===== EXERCISE MATERIAL

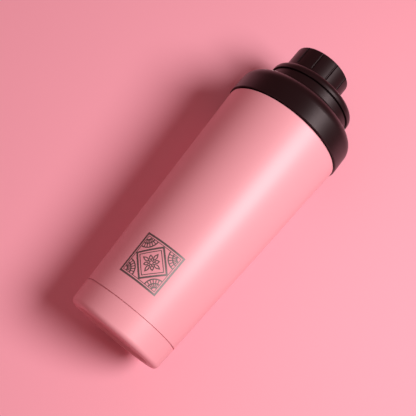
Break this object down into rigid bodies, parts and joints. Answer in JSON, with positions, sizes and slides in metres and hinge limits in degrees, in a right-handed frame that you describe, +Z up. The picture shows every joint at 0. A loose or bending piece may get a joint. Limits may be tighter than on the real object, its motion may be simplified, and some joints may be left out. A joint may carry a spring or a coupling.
{
  "type": "protein shaker bottle",
  "caption": "Double-wall steel shaker bottle with a tapered body, screw-on lid and an off-centre spout closed by a grooved screw cap.",
  "frame": {"origin": "centre of the base, on the surface that the bottle stands on", "axes": "+Z up along the body's axis, from the base to the cap; the spout is offset towards -X"},
  "size_m": [0.094, 0.094, 0.2456],
  "materials": {
    "coated_steel": "fine textured powder coat, pink",
    "bare_steel": "brushed",
    "black_plastic": "satin, moulded",
    "inner_plastic": "moulded",
    "silicone": "translucent grey silicone",
    "getter_metal": "sintered"
  },
  "bodies": {
    "root": {"outer_wall": "coated_steel", "base_cup": "coated_steel", "inner_liner": "bare_steel", "vacuum_plate": "bare_steel", "seal_bead": "bare_steel", "getter": "getter_metal"},
    "ball": {"whisk_ball": "bare_steel"},
    "lid_seal": {"lid_gasket": "silicone"},
    "lid": {"lid_shell": "black_plastic", "lid_liner": "inner_plastic", "strainer": "inner_plastic", "lid_top": "black_plastic"},
    "cap_seal": {"cap_gasket": "silicone"},
    "cap": {"cap_shell": "black_plastic", "cap_liner": "inner_plastic"}
  },
  "joints": [
    {"name": "ball_rise", "type": "slide", "parent": "root", "child": "ball", "axis": [0, 0, 1], "range_m": [0, 0.14]},
    {"name": "lid_rise", "type": "slide", "parent": "root", "child": "lid_seal", "axis": [0, 0, 1], "range_m": [0, 0.012]},
    {"name": "lid_turn", "type": "hinge", "parent": "lid_seal", "child": "lid", "pos_m": [0, 0, 0.2027], "axis": [0, 0, 1], "range_deg": [0, 540]},
    {"name": "cap_rise", "type": "slide", "parent": "lid", "child": "cap_seal", "axis": [0, 0, 1], "range_m": [0, 0.0096]},
    {"name": "cap_turn", "type": "hinge", "parent": "cap_seal", "child": "cap", "pos_m": [-0.0068, 0, 0.2416], "axis": [0, 0, 1], "range_deg": [0, 576]}
  ],
  "couplings": [
    {"joint": "lid_rise", "follows": "lid_turn", "m_per_rad": 0.0012732},
    {"joint": "cap_rise", "follows": "cap_turn", "m_per_rad": 0.00095493}
  ]
}
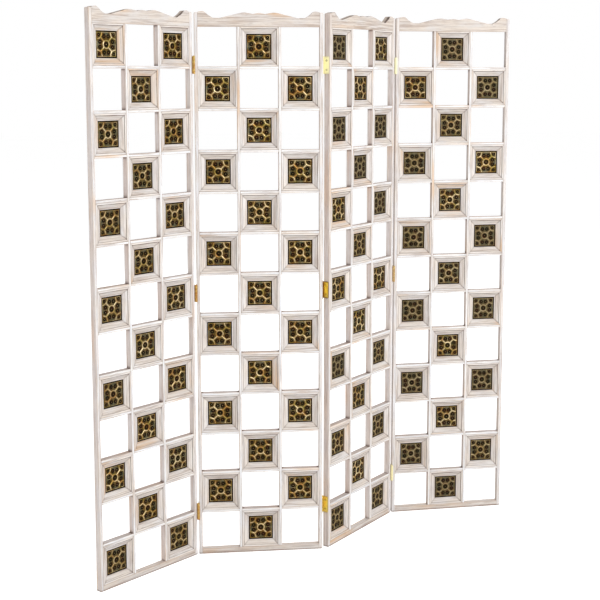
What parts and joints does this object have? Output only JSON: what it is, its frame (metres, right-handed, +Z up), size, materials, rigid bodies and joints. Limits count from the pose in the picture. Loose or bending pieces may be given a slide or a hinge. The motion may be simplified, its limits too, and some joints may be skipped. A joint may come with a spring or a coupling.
{
  "type": "folding screen",
  "caption": "Free-standing folding room divider: hinged panels of moulded square cells, open and tiled in a checkerboard, under scalloped crest boards, on butt hinges.",
  "frame": {"origin": "on the floor, in the middle of the footprint of the screen as it stands folded in the picture", "axes": "+Z up, +X along the second panel from its hinge with the first to its hinge with the third, -Y is the front, where the tiles are set"},
  "size_m": [1.4636, 0.655, 1.8002],
  "materials": {
    "limewashed_frame": "brushed limewash over a warm brown softwood, matt, worn through to the wood in places",
    "limewashed_lattice": "brushed limewash, matt, thinner in the quirks and mitres of the mouldings",
    "hinge_brass": "bright lacquered brass",
    "pressed_brass": "thin pressed brass sheet, blackened in the ground and rubbed back on the raised lines"
  },
  "bodies": {
    "panel_1": {"stile_left_1": "limewashed_frame", "stile_right_1": "limewashed_frame", "crest_rail_1": "limewashed_frame", "bottom_rail_1": "limewashed_frame", "mullion_1_1": "limewashed_lattice", "mullion_1_2": "limewashed_lattice", "grille_1": "limewashed_lattice", "hinge_1_2_bottom_left_leaf": "hinge_brass", "hinge_1_2_bottom_pin": "hinge_brass", "hinge_1_2_middle_left_leaf": "hinge_brass", "hinge_1_2_middle_pin": "hinge_brass", "hinge_1_2_top_left_leaf": "hinge_brass", "hinge_1_2_top_pin": "hinge_brass"},
    "panel_2": {"stile_left_2": "limewashed_frame", "stile_right_2": "limewashed_frame", "crest_rail_2": "limewashed_frame", "bottom_rail_2": "limewashed_frame", "mullion_2_1": "limewashed_lattice", "mullion_2_2": "limewashed_lattice", "grille_2": "limewashed_lattice", "hinge_1_2_bottom_right_leaf": "hinge_brass", "hinge_1_2_middle_right_leaf": "hinge_brass", "hinge_1_2_top_right_leaf": "hinge_brass", "hinge_2_3_bottom_left_leaf": "hinge_brass", "hinge_2_3_bottom_pin": "hinge_brass", "hinge_2_3_middle_left_leaf": "hinge_brass", "hinge_2_3_middle_pin": "hinge_brass", "hinge_2_3_top_left_leaf": "hinge_brass", "hinge_2_3_top_pin": "hinge_brass"},
    "panel_3": {"stile_left_3": "limewashed_frame", "stile_right_3": "limewashed_frame", "crest_rail_3": "limewashed_frame", "bottom_rail_3": "limewashed_frame", "mullion_3_1": "limewashed_lattice", "mullion_3_2": "limewashed_lattice", "grille_3": "limewashed_lattice", "hinge_2_3_bottom_right_leaf": "hinge_brass", "hinge_2_3_middle_right_leaf": "hinge_brass", "hinge_2_3_top_right_leaf": "hinge_brass", "hinge_3_4_bottom_left_leaf": "hinge_brass", "hinge_3_4_bottom_pin": "hinge_brass", "hinge_3_4_middle_left_leaf": "hinge_brass", "hinge_3_4_middle_pin": "hinge_brass", "hinge_3_4_top_left_leaf": "hinge_brass", "hinge_3_4_top_pin": "hinge_brass"},
    "panel_4": {"stile_left_4": "limewashed_frame", "stile_right_4": "limewashed_frame", "crest_rail_4": "limewashed_frame", "bottom_rail_4": "limewashed_frame", "mullion_4_1": "limewashed_lattice", "mullion_4_2": "limewashed_lattice", "grille_4": "limewashed_lattice", "hinge_3_4_bottom_right_leaf": "hinge_brass", "hinge_3_4_middle_right_leaf": "hinge_brass", "hinge_3_4_top_right_leaf": "hinge_brass"}
  },
  "joints": [
    {"name": "hinge_1_2", "type": "hinge", "parent": "panel_2", "child": "panel_1", "pos_m": [-0.40364, -0.05237, 0.887], "axis": [0, 0, 1], "range_deg": [-41.9, 138.1]},
    {"name": "hinge_2_3", "type": "hinge", "parent": "panel_2", "child": "panel_3", "pos_m": [0.01586, -0.02137, 0.887], "axis": [0, 0, 1], "range_deg": [-48.8, 131.2]},
    {"name": "hinge_3_4", "type": "hinge", "parent": "panel_3", "child": "panel_4", "pos_m": [0.3155, 0.27385, 0.887], "axis": [0, 0, -1], "range_deg": [-45, 135]}
  ]
}
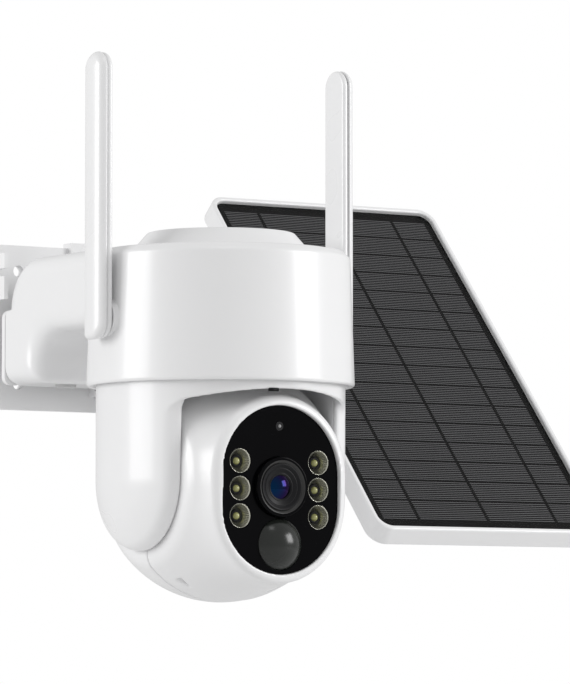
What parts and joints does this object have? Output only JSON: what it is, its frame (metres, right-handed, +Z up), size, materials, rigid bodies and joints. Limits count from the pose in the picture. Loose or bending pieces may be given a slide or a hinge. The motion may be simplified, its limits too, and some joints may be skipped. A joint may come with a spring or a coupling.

==========

Repeat the data above exactly.

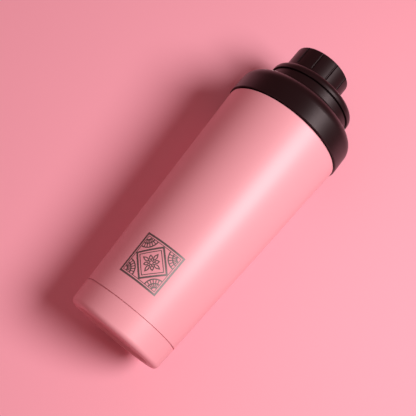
Break this object down into rigid bodies, parts and joints. Answer in JSON, with positions, sizes and slides in metres and hinge limits in degrees, in a right-handed frame that you describe, +Z up. The picture shows every joint at 0. A loose or bending piece may get a joint. Limits may be tighter than on the real object, its motion may be simplified, and some joints may be left out. A joint may carry a spring or a coupling.
{
  "type": "protein shaker bottle",
  "caption": "Double-wall steel shaker bottle with a tapered body, screw-on lid and an off-centre spout closed by a grooved screw cap.",
  "frame": {"origin": "centre of the base, on the surface that the bottle stands on", "axes": "+Z up along the body's axis, from the base to the cap; the spout is offset towards -X"},
  "size_m": [0.094, 0.094, 0.2456],
  "materials": {
    "coated_steel": "fine textured powder coat, pink",
    "bare_steel": "brushed",
    "black_plastic": "satin, moulded",
    "inner_plastic": "moulded",
    "silicone": "translucent grey silicone",
    "getter_metal": "sintered"
  },
  "bodies": {
    "root": {"outer_wall": "coated_steel", "base_cup": "coated_steel", "inner_liner": "bare_steel", "vacuum_plate": "bare_steel", "seal_bead": "bare_steel", "getter": "getter_metal"},
    "ball": {"whisk_ball": "bare_steel"},
    "lid_seal": {"lid_gasket": "silicone"},
    "lid": {"lid_shell": "black_plastic", "lid_liner": "inner_plastic", "strainer": "inner_plastic", "lid_top": "black_plastic"},
    "cap_seal": {"cap_gasket": "silicone"},
    "cap": {"cap_shell": "black_plastic", "cap_liner": "inner_plastic"}
  },
  "joints": [
    {"name": "ball_rise", "type": "slide", "parent": "root", "child": "ball", "axis": [0, 0, 1], "range_m": [0, 0.14]},
    {"name": "lid_rise", "type": "slide", "parent": "root", "child": "lid_seal", "axis": [0, 0, 1], "range_m": [0, 0.012]},
    {"name": "lid_turn", "type": "hinge", "parent": "lid_seal", "child": "lid", "pos_m": [0, 0, 0.2027], "axis": [0, 0, 1], "range_deg": [0, 540]},
    {"name": "cap_rise", "type": "slide", "parent": "lid", "child": "cap_seal", "axis": [0, 0, 1], "range_m": [0, 0.0096]},
    {"name": "cap_turn", "type": "hinge", "parent": "cap_seal", "child": "cap", "pos_m": [-0.0068, 0, 0.2416], "axis": [0, 0, 1], "range_deg": [0, 576]}
  ],
  "couplings": [
    {"joint": "lid_rise", "follows": "lid_turn", "m_per_rad": 0.0012732},
    {"joint": "cap_rise", "follows": "cap_turn", "m_per_rad": 0.00095493}
  ]
}
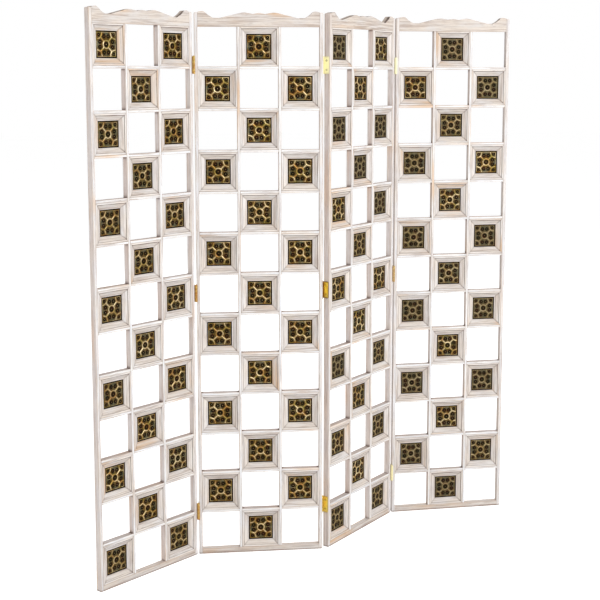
What parts and joints does this object have? Output only JSON: what it is, its frame (metres, right-handed, +Z up), size, materials, rigid bodies and joints. Limits count from the pose in the picture. Loose or bending pieces may be given a slide or a hinge. The motion may be simplified, its limits too, and some joints may be skipped. A joint may come with a spring or a coupling.
{
  "type": "folding screen",
  "caption": "Free-standing folding room divider: hinged panels of moulded square cells, open and tiled in a checkerboard, under scalloped crest boards, on butt hinges.",
  "frame": {"origin": "on the floor, in the middle of the footprint of the screen as it stands folded in the picture", "axes": "+Z up, +X along the second panel from its hinge with the first to its hinge with the third, -Y is the front, where the tiles are set"},
  "size_m": [1.4636, 0.655, 1.8002],
  "materials": {
    "limewashed_frame": "brushed limewash over a warm brown softwood, matt, worn through to the wood in places",
    "limewashed_lattice": "brushed limewash, matt, thinner in the quirks and mitres of the mouldings",
    "hinge_brass": "bright lacquered brass",
    "pressed_brass": "thin pressed brass sheet, blackened in the ground and rubbed back on the raised lines"
  },
  "bodies": {
    "panel_1": {"stile_left_1": "limewashed_frame", "stile_right_1": "limewashed_frame", "crest_rail_1": "limewashed_frame", "bottom_rail_1": "limewashed_frame", "mullion_1_1": "limewashed_lattice", "mullion_1_2": "limewashed_lattice", "grille_1": "limewashed_lattice", "hinge_1_2_bottom_left_leaf": "hinge_brass", "hinge_1_2_bottom_pin": "hinge_brass", "hinge_1_2_middle_left_leaf": "hinge_brass", "hinge_1_2_middle_pin": "hinge_brass", "hinge_1_2_top_left_leaf": "hinge_brass", "hinge_1_2_top_pin": "hinge_brass"},
    "panel_2": {"stile_left_2": "limewashed_frame", "stile_right_2": "limewashed_frame", "crest_rail_2": "limewashed_frame", "bottom_rail_2": "limewashed_frame", "mullion_2_1": "limewashed_lattice", "mullion_2_2": "limewashed_lattice", "grille_2": "limewashed_lattice", "hinge_1_2_bottom_right_leaf": "hinge_brass", "hinge_1_2_middle_right_leaf": "hinge_brass", "hinge_1_2_top_right_leaf": "hinge_brass", "hinge_2_3_bottom_left_leaf": "hinge_brass", "hinge_2_3_bottom_pin": "hinge_brass", "hinge_2_3_middle_left_leaf": "hinge_brass", "hinge_2_3_middle_pin": "hinge_brass", "hinge_2_3_top_left_leaf": "hinge_brass", "hinge_2_3_top_pin": "hinge_brass"},
    "panel_3": {"stile_left_3": "limewashed_frame", "stile_right_3": "limewashed_frame", "crest_rail_3": "limewashed_frame", "bottom_rail_3": "limewashed_frame", "mullion_3_1": "limewashed_lattice", "mullion_3_2": "limewashed_lattice", "grille_3": "limewashed_lattice", "hinge_2_3_bottom_right_leaf": "hinge_brass", "hinge_2_3_middle_right_leaf": "hinge_brass", "hinge_2_3_top_right_leaf": "hinge_brass", "hinge_3_4_bottom_left_leaf": "hinge_brass", "hinge_3_4_bottom_pin": "hinge_brass", "hinge_3_4_middle_left_leaf": "hinge_brass", "hinge_3_4_middle_pin": "hinge_brass", "hinge_3_4_top_left_leaf": "hinge_brass", "hinge_3_4_top_pin": "hinge_brass"},
    "panel_4": {"stile_left_4": "limewashed_frame", "stile_right_4": "limewashed_frame", "crest_rail_4": "limewashed_frame", "bottom_rail_4": "limewashed_frame", "mullion_4_1": "limewashed_lattice", "mullion_4_2": "limewashed_lattice", "grille_4": "limewashed_lattice", "hinge_3_4_bottom_right_leaf": "hinge_brass", "hinge_3_4_middle_right_leaf": "hinge_brass", "hinge_3_4_top_right_leaf": "hinge_brass"}
  },
  "joints": [
    {"name": "hinge_1_2", "type": "hinge", "parent": "panel_2", "child": "panel_1", "pos_m": [-0.40364, -0.05237, 0.887], "axis": [0, 0, 1], "range_deg": [-41.9, 138.1]},
    {"name": "hinge_2_3", "type": "hinge", "parent": "panel_2", "child": "panel_3", "pos_m": [0.01586, -0.02137, 0.887], "axis": [0, 0, 1], "range_deg": [-48.8, 131.2]},
    {"name": "hinge_3_4", "type": "hinge", "parent": "panel_3", "child": "panel_4", "pos_m": [0.3155, 0.27385, 0.887], "axis": [0, 0, -1], "range_deg": [-45, 135]}
  ]
}
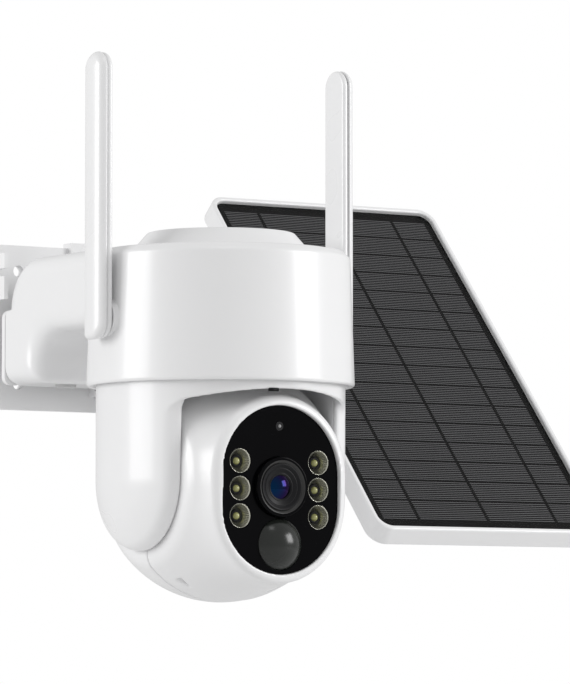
What parts and joints does this object have? Output only JSON: what it is, its frame (metres, right-handed, +Z up), size, materials, rigid bodies and joints. Limits count from the pose in the picture. Loose or bending pieces may be given a slide or a hinge. The motion may be simplified, its limits too, and some joints may be skipped. A joint may come with a spring or a coupling.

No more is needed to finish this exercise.